Others were kept in a home with a parent fighting addiction, before children’s rights were taken seriously. Others were working in unsafe environments to make money before grandparents were living long enough and well enough to help support their grown children and small grandchildren through times of poverty and intense hardship.

It’s easier to judge an honest failure than a phony success, and we are slowly coming to realize that (historically and currently) our nation has not prioritized family welfare as we should, despite all the resources we have available. We talk a big talk, but that’s about as meaningful as those Christmas photos we all send out. No one knows the truth of a matter by looking at a glossy picture. The significance of all the statistics on family structure is that we are still learning how to support every family.

As for encouraging the non-childrearing folks to give a shit, that’s above anyone’s paygrade. However, when I hear friends complain about paying taxes that ultimately go to further education for children and support family resources in the community, I usually bite my tongue. Maybe I shouldn’t.

At some point, it seems fitting to remind them that these children will grow up to be the decision-makers, moochers, politicians, criminals, parents, teachers, security personnel and (groan) TSA agents of tomorrow. (Sorry, airport bouncers.) In other words, why wouldn’t you want to promote a favorable outcome rather than stay completely uninvolved?

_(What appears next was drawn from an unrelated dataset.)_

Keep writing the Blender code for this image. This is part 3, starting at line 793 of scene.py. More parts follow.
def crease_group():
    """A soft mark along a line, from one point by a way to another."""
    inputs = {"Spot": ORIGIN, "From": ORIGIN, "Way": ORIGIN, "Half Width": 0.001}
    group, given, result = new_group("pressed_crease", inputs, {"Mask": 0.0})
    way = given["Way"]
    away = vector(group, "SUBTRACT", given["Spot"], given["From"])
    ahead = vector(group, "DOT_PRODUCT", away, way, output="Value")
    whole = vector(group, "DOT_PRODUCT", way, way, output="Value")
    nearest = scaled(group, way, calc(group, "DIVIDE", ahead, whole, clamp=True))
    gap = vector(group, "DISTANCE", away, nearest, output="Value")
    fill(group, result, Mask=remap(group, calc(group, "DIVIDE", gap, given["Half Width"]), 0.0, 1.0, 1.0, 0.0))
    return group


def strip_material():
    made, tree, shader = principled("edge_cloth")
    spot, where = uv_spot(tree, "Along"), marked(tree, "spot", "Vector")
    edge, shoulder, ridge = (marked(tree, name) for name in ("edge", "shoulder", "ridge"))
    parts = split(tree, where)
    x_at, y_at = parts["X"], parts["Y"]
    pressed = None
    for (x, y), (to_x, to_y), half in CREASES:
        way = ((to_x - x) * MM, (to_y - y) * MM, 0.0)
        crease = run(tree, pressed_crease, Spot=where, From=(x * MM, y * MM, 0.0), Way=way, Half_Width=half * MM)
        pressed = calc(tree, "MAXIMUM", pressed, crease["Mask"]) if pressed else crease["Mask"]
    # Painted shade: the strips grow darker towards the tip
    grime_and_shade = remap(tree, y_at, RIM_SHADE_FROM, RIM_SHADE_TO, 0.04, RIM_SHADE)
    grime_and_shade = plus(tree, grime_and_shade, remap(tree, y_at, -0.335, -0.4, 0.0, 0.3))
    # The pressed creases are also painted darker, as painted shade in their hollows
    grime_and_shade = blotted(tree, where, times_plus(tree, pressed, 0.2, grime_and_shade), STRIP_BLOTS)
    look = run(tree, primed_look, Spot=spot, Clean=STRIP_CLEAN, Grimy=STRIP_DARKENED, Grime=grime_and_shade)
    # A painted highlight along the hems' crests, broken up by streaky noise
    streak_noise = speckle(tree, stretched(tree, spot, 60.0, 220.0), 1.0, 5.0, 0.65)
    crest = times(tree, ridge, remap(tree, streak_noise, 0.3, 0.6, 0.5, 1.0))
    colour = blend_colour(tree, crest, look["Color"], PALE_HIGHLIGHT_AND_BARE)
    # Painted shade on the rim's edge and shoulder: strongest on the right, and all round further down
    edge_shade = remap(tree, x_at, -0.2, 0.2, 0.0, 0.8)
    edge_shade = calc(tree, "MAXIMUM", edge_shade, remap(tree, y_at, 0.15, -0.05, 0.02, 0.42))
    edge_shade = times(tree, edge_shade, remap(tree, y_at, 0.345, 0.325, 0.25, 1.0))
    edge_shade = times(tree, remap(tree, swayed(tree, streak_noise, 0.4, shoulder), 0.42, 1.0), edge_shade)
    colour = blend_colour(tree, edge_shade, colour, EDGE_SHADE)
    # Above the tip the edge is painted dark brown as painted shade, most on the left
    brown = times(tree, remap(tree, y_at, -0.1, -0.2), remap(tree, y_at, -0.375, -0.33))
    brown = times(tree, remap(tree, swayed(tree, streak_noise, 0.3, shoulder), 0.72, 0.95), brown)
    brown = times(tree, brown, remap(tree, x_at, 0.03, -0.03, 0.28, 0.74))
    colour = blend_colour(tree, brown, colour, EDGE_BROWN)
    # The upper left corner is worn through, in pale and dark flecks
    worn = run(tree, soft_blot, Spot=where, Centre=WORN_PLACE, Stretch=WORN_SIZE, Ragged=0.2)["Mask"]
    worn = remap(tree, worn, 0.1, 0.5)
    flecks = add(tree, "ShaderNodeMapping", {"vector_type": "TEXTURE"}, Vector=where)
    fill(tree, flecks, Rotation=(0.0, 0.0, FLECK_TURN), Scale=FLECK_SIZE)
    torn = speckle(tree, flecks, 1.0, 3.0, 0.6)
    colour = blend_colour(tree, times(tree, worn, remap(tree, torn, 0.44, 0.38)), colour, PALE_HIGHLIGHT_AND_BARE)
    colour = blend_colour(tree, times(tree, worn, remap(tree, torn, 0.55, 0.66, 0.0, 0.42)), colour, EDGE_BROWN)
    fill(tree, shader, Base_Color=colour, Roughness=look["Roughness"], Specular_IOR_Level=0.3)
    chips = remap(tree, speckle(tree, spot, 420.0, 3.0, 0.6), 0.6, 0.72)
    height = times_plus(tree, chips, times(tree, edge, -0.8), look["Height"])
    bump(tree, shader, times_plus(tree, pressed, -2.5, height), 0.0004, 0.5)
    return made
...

Considering that we still lag behind almost every other developed country in terms of childcare provisions, prompt and affordable healthcare, and lowering our embarrassingly high infant mortality rates, it appears we could use some extra tax money channeled in the right direction.

A simpler response could be, of course, that most of us have people we call family … and those of us who don’t feel a poignant sense of loss. We are only as strong as the connections we allow ourselves to build, both internally and externally, as individuals and a nation.